Additional benefit to offer prospective employees: The cyber workforce of the future will not resemble the workforce of the past, or even of the present. The extreme shortage of qualified professionals, the demand for specialized training, the silver tsunami and the focus on managing risk is reshaping the role of the cyber practitioner. Organizations that cater to this changing role by offering education, training and certification in emerging areas of career growth will attract the best and the brightest.

Improves employee retention: According to the (ISC)2 2015 Global Information Security Workforce Study, the top two initiatives for retaining security professionals are training related. Interestingly, “improving compensation” falls third on the list. In other words, training ranks higher on the scale of importance than salary when building employees satisfaction and retention. That speaks volumes for the importance of training.

Marketplace differentiator: A rise in vulnerabilities and costly breaches inevitably will reveal a security organization operating at a deficit of skilled cybersecurity talent, the devastation of which filters through the organization down to its very consumers/customers. Customers who are assured an organization is well-staffed with qualified security personnel -- and as a result provides a safer user experience -- sets you apart from other organizations.

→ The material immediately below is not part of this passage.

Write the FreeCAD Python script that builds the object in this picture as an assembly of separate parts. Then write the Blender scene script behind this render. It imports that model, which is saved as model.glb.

Build customer trust: High-profile breaches have created an elevated sense of fear and have diminished citizen trust. More and more, citizens are determining their level of engagement online by the cyber profile of the organization. Hiring top cybersecurity talent and dedicating increased funding for training helps to regain citizen trust.

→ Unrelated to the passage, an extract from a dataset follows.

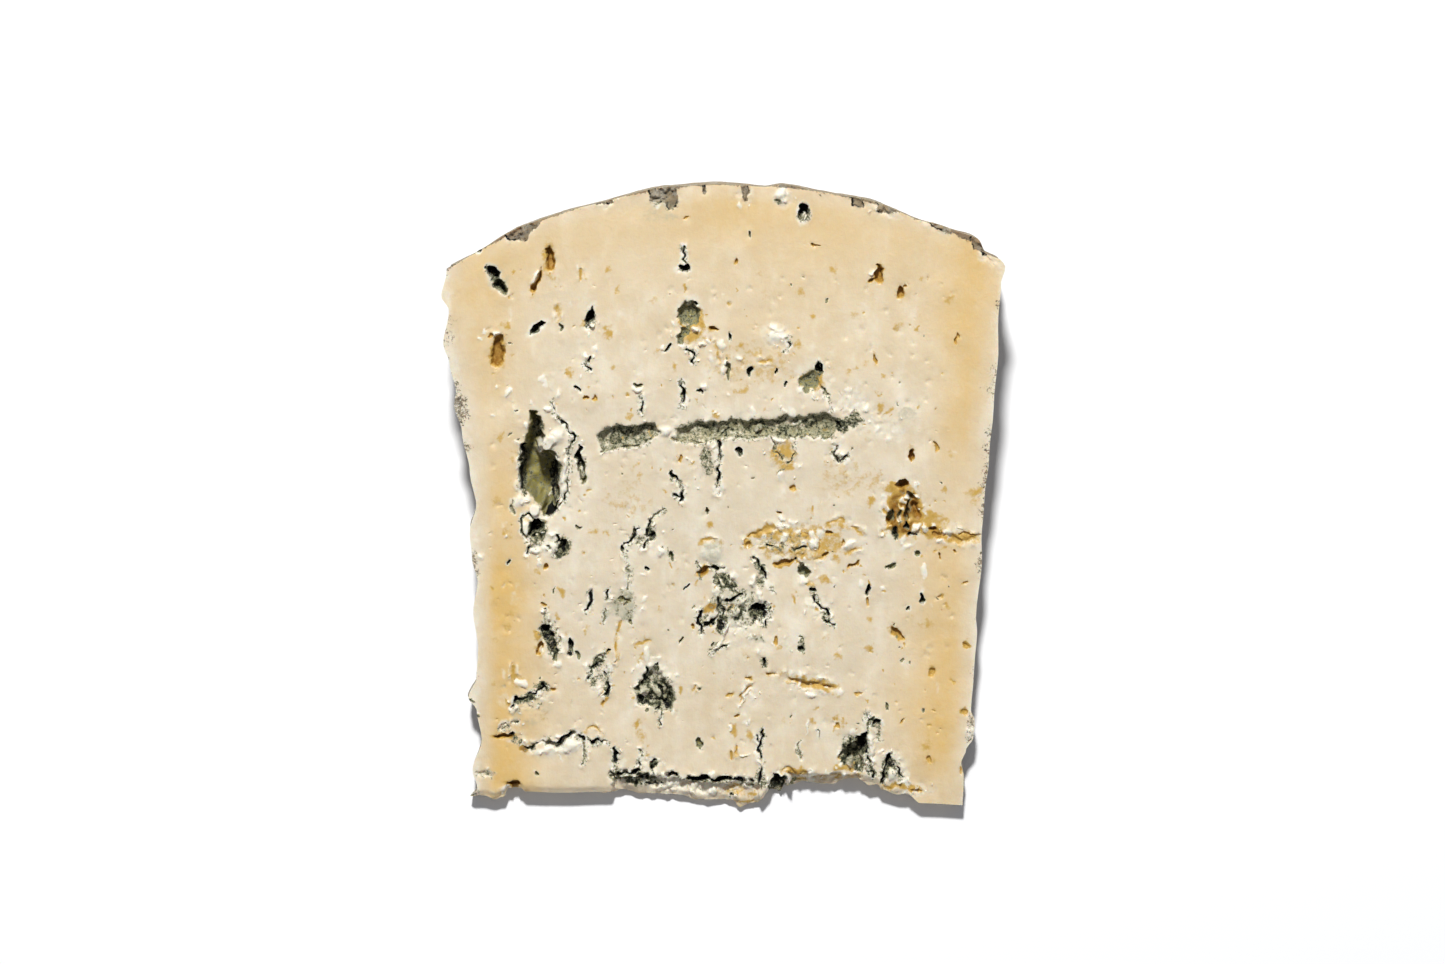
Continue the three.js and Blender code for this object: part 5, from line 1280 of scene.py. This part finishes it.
def cheese_mesh():
    points, stains = wrapped_sheet()
    marks = [stains[name].astype(np.float32) for name in SHARP_STAINS]
    triangles = thinned_triangles(points, marks)
    used, corners = np.unique(triangles, return_inverse=True)
    corners = corners.reshape(-1, 3)
    places = (points[used] - [CENTRE_X, CENTRE_Y, 0]) * MM

    mesh = bpy.data.meshes.new("cheese")
    mesh.from_pydata(places.tolist(), [], corners.tolist())
    for name in STAINS:
        layer = mesh.attributes.new(name, "FLOAT", "POINT")
        layer.data.foreach_set("value", stains[name][used].astype(np.float32))
    return mesh


# Joins the edge of the sheet, which has been drawn together to one point, so that the skin is closed.
JOIN_DISTANCE = 1e-7


def close_underside(mesh):
    skin = bmesh.new()
    skin.from_mesh(mesh)
    bmesh.ops.remove_doubles(skin, verts=skin.verts, dist=JOIN_DISTANCE)
    bmesh.ops.dissolve_degenerate(skin, edges=skin.edges, dist=JOIN_DISTANCE)
    skin.to_mesh(mesh)
    skin.free()


SHARP_ANGLE = math.radians(52)


def build_cheese():
    mesh = cheese_mesh()
    cheese = bpy.data.objects.new("cheese_wedge", mesh)
    bpy.context.collection.objects.link(cheese)
    close_underside(mesh)
    mesh.materials.append(cheese_material())
    mesh.shade_smooth()
    mesh.set_sharp_from_angle(angle=SHARP_ANGLE)
    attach(cheese, "root")
    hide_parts("blue_cheese_wedge")


# Colours read off the photo, as red, green and blue from 0 to 255.
PALETTE = {
    "core": (221, 206, 178),
    "core_light": (226, 214, 190),
    "ripe": (221, 186, 118),
    "curd": (237, 231, 213),
    "smear": (186, 181, 156),
    "amber": (200, 164, 84),
    "brown": (142, 98, 30),
    "olive": (146, 136, 70),
    "mould_pale": (168, 163, 134),
    "mould": (102, 103, 76),
    "mould_deep": (40, 42, 28),
    # near black: dark mould with painted shade in holes, cracks and gaps, and the dark outlines of rind
    # patches
    "dark": (8, 8, 5),
    "rind": (144, 128, 101),
    "rind_grey": (146, 140, 126),
    "rind_brown": (134, 108, 76),
    "rind_powder": (188, 181, 162),
    "rind_dark": (66, 60, 48),
}


# A colour of the palette as the linear colour that shaders use.
def linear(name):
    def channel(value):
        share = value / 255
        return share / 12.92 if share <= 0.04045 else ((share + 0.055) / 1.055) ** 2.4
    return (*[channel(value) for value in PALETTE[name]], 1.0)


class Shader:
    """Small helpers for laying out one node material."""

    def __init__(self, name):
        self.material = bpy.data.materials.new(name)
        self.material.use_nodes = True
        self.nodes = self.material.node_tree.nodes
        self.links = self.material.node_tree.links
        self.nodes.clear()
        self.surface = self.nodes.new("ShaderNodeBsdfPrincipled")
        output = self.nodes.new("ShaderNodeOutputMaterial")
        self.links.new(self.surface.outputs[0], output.inputs["Surface"])
        self.place = self.nodes.new("ShaderNodeTexCoord").outputs["Object"]

    def attribute(self, name):
        node = self.nodes.new("ShaderNodeAttribute")
        node.attribute_name = name
        return node.outputs["Fac"]

    def noise(self, scale, detail, roughness, stretch):
        squeeze = self.nodes.new("ShaderNodeVectorMath")
        squeeze.operation = "MULTIPLY"
        squeeze.inputs[1].default_value = stretch
        self.links.new(self.place, squeeze.inputs[0])
        node = self.nodes.new("ShaderNodeTexNoise")
        node.inputs["Scale"].default_value = scale
        node.inputs["Detail"].default_value = detail
        node.inputs["Roughness"].default_value = roughness
        self.links.new(squeeze.outputs[0], node.inputs["Vector"])
        return node.outputs["Fac"]

    def math(self, operation, first, second):
        node = self.nodes.new("ShaderNodeMath")
        node.operation = operation
        self.feed(first, node.inputs[0])
        self.feed(second, node.inputs[1])
        return node.outputs[0]

    def spread(self, value, low, high, to_low=0.0, to_high=1.0):
        node = self.nodes.new("ShaderNodeMapRange")
        node.interpolation_type = "SMOOTHSTEP"
        node.inputs["From Min"].default_value = low
        node.inputs["From Max"].default_value = high
        node.inputs["To Min"].default_value = to_low
        node.inputs["To Max"].default_value = to_high
        self.links.new(value, node.inputs["Value"])
        return node.outputs["Result"]

    def blend(self, share, first, second):
        node = self.nodes.new("ShaderNodeMix")
        node.data_type = "RGBA"
        self.feed(share, node.inputs["Factor"])
        self.feed(first, node.inputs["A"])
        self.feed(second, node.inputs["B"])
        return next(socket for socket in node.outputs if socket.type == "RGBA")

    # A stain whose edge is broken up by noise, so that it looks grown rather than painted.
    def grown(self, name, noise, raggedness, low, high):
        drift = self.spread(noise, 0.3, 0.7, -0.5 * raggedness, 0.5 * raggedness)
        edge = self.math("MULTIPLY", drift, self.spread(self.attribute(name), 0.0, 0.15))
        return self.spread(self.math("ADD", self.attribute(name), edge), low, high)

    def feed(self, value, socket):
        if isinstance(value, str):
            value = linear(value)
        if isinstance(value, (int, float, tuple)):
            socket.default_value = value
        else:
            self.links.new(value, socket)


# Noises of the cheese: scale, detail, roughness and stretch.
EVEN = (1.0, 1.0, 1.0)
NOISES = {
    "patches": (90, 5, 0.7, EVEN),
    "blotches": (180, 5, 0.65, EVEN),
    "grain": (900, 6, 0.7, EVEN),
    "fuzz": (2600, 5, 0.75, EVEN),
    "streaks": (700, 3, 0.55, (1.0, 0.3, 1.0)),
    "milk": (330, 4, 0.6, (1.0, 0.4, 1.0)),
}

# Stains that grow over the cheese, from faint to dark: the stain, the noise that breaks up its edge and how
# ragged that is, the shares of the stain where a colour sets in and is full, and the colour.
STAIN_COLOURS = [
    ("smear", "grain", 0.5, 0.1, 1.0, "smear"),
    ("amber", "grain", 0.5, 0.08, 0.6, "amber"),
    ("amber", "grain", 0.4, 0.55, 1.15, "brown"),
    ("olive", "fuzz", 0.5, 0.1, 0.8, "olive"),
    ("mould", "fuzz", 1.0, 0.12, 0.5, "mould_pale"),
    ("mould", "fuzz", 1.3, 0.3, 0.8, "mould"),
    ("mould", "fuzz", 1.3, 0.72, 1.15, "mould_deep"),
    # near black, for dark mould and for painted shade in holes, cracks and gaps
    ("dark", "fuzz", 0.5, 0.25, 0.7, "dark"),
]

# How light meets the cheese: its sheen, how dull paste and mould are, how far light passes through the
# paste, and how high its fine grain stands. Lengths are in metres.
SHEEN = 0.3
PASTE_DULLNESS, MOULD_DULLNESS = 0.5, 0.9
SEE_THROUGH = 0.35
SEE_THROUGH_RADIUS = (1.0, 0.62, 0.3)
SEE_THROUGH_SCALE = 0.001
GRAIN_HEIGHT = 0.00018
GRAIN_STRENGTH = 0.5


# Ivory in the middle, yellow where it has ripened, with paler grains of curd.
def paste_colour(shader, noises):
    light = shader.spread(noises["blotches"], 0.35, 0.7)
    milky = shader.spread(noises["milk"], 0.45, 0.72, 0.0, 0.55)
    varied = shader.spread(noises["grain"], 0.2, 0.8, 0.86, 1.12)
    ripe = shader.math("MULTIPLY", shader.attribute("ripe"), varied)
    curdy = shader.grown("curd", noises["grain"], 0.3, 0.1, 0.9)
    colour = shader.blend(light, "core", "core_light")
    colour = shader.blend(milky, colour, "curd")
    colour = shader.blend(ripe, colour, "ripe")
    return shader.blend(curdy, colour, "curd")


# Dry, mottled grey and brown with dark specks.
def rind_colour(shader, noises):
    mottle = shader.math("ADD", noises["blotches"], noises["grain"])
    colour = shader.blend(shader.spread(mottle, 0.9, 1.15), "rind", "rind_grey")
    colour = shader.blend(shader.spread(noises["patches"], 0.5, 0.62, 0.0, 0.7), colour, "rind_brown")
    colour = shader.blend(shader.spread(noises["milk"], 0.5, 0.66, 0.0, 0.55), colour, "rind_powder")
    return shader.blend(shader.spread(noises["fuzz"], 0.54, 0.66), colour, "rind_dark")


# Fine grain of the paste, coarser fuzz where it is dull with mould or rind.
def grain_bump(shader, noises, dull):
    bump = shader.nodes.new("ShaderNodeBump")
    bump.inputs["Distance"].default_value = GRAIN_HEIGHT
    bump.inputs["Strength"].default_value = GRAIN_STRENGTH
    fuzzy = shader.math("MULTIPLY", noises["fuzz"], shader.spread(dull, 0, 0.6, 0.3, 1.8))
    height = shader.math("ADD", noises["grain"], fuzzy)
    height = shader.math("ADD", height, noises["streaks"])
    shader.links.new(height, bump.inputs["Height"])
    return bump.outputs["Normal"]


def cheese_material():
    shader = Shader("blue_cheese")
    noises = {name: shader.noise(*shape) for name, shape in NOISES.items()}
    crust = shader.grown("rind", noises["fuzz"], 0.8, 0.3, 0.6)
    colour = shader.blend(crust, paste_colour(shader, noises), rind_colour(shader, noises))
    covers = {}
    for stain, noise, raggedness, low, high, name in STAIN_COLOURS:
        covers[name] = shader.grown(stain, noises[noise], raggedness, low, high)
        colour = shader.blend(covers[name], colour, name)
    dull = shader.math("MAXIMUM", covers["mould_pale"], crust)
    dullness = shader.spread(dull, 0.0, 0.6, PASTE_DULLNESS, MOULD_DULLNESS)

    inputs = shader.surface.inputs
    shader.links.new(colour, inputs["Base Color"])
    shader.links.new(dullness, inputs["Roughness"])
    shader.links.new(grain_bump(shader, noises, dull), inputs["Normal"])
    inputs["Specular IOR Level"].default_value = SHEEN
    inputs["Subsurface Weight"].default_value = SEE_THROUGH
    inputs["Subsurface Radius"].default_value = SEE_THROUGH_RADIUS
    inputs["Subsurface Scale"].default_value = SEE_THROUGH_SCALE
    return shader.material


# The plain white table.
TABLE_SIZE = 3.0
TABLE_WHITE = (0.88, 0.88, 0.88, 1)
TABLE_ROUGHNESS = 0.9
TABLE_SHEEN = 0.1


def build_table():
    bpy.ops.mesh.primitive_plane_add(size=TABLE_SIZE)
    table = bpy.context.object
    table.name = "table"
    shader = Shader("white_table")
    shader.surface.inputs["Base Color"].default_value = TABLE_WHITE
    shader.surface.inputs["Roughness"].default_value = TABLE_ROUGHNESS
    shader.surface.inputs["Specular IOR Level"].default_value = TABLE_SHEEN
    table.data.materials.append(shader.material)


# Soft studio light: a broad key from beyond the rind and faint light from all round.
TOWARDS_KEY = Vector((-1.4, 14.0, 20.0))
KEY_DISTANCE = 1.4
KEY_SIZE = 0.14
KEY_POWER = 23.5
SKY_COLOUR = (0.93, 0.96, 1.05, 1)
SKY_STRENGTH = 0.25


def build_light():
    data = bpy.data.lights.new("key", "AREA")
    data.shape = "DISK"
    data.size = KEY_SIZE
    data.energy = KEY_POWER
    key = bpy.data.objects.new("key", data)
    bpy.context.collection.objects.link(key)
    direction = TOWARDS_KEY.normalized()
    key.location = direction * KEY_DISTANCE
    key.rotation_mode = "QUATERNION"
    key.rotation_quaternion = direction.to_track_quat("Z", "Y")

    world = bpy.data.worlds.new("studio")
    world.use_nodes = True
    sky = world.node_tree.nodes["Background"]
    sky.inputs["Color"].default_value = SKY_COLOUR
    sky.inputs["Strength"].default_value = SKY_STRENGTH
    bpy.context.scene.world = world
    bpy.context.scene.view_settings.view_transform = "Standard"


# The camera looks straight down with the rind at the top of the picture.
CAMERA_HEIGHT = 0.8
CAMERA_X = -0.0001
CAMERA_Y = 0.00178
FIELD_WIDTH = 0.21503
SENSOR_WIDTH = 36.0
NEAREST_SEEN = 0.01


def build_camera():
    data = bpy.data.cameras.new("camera")
    data.sensor_width = SENSOR_WIDTH
    data.lens = SENSOR_WIDTH * CAMERA_HEIGHT / FIELD_WIDTH
    data.dof.use_dof = False
    data.clip_start = NEAREST_SEEN
    camera = bpy.data.objects.new("camera", data)
    camera.location = (CAMERA_X, CAMERA_Y, CAMERA_HEIGHT)
    bpy.context.collection.objects.link(camera)
    bpy.context.scene.camera = camera


build_cheese()
build_table()
build_light()
build_camera()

A powerful tool in the hands of a poorly trained operator is a dangerous concept: The classic knee-jerk reaction to any cyberincident is to buy a complex tool that can either prevent the next incident or mitigate prior ones. But equally important to having an effective tool is having a trained staff in place to safely use it.

Majority of breaches are caused by human error: With evidence that the majority of breaches are caused by human error, leaders are realizing people can be their organization’s greatest cybersecurity asset or greatest liability.  

Enterprisewide training programs foster collaboration and communication: Protecting digital assets was -- and remains now -- unchartered territory. It is an undertaking best achieved when experts in the field connect, collaborate and contribute.  Enterprisewide training programs that cut across departments (IT, finance, HR, legal, etc.) increase cyber risk collaboration and communication, helping to prevent a cyberincident from becoming a breach.

The “human” factor should be driving a “people patching” culture: Equal in significance to the best practices of software patching, vulnerability scanning or password management, is the ongoing nurturing of human awareness and vigilance through training, education and certification. Regular “people patching” must become a standard mindset.

For those of us long-term investors who have recently cringed at the arrival of our 401K statements in the mail, it’s time for a surge of internal fortitude and to refocus our attention on what we can be doing to nurture our human assets. Organizations must prioritize people if they are to see a greater return on their cybersecurity investment. While there is clearly a shortage of skilled cybersecurity professionals, there is an abundance of opportunity to invest in the human element – in many different ways at many different levels.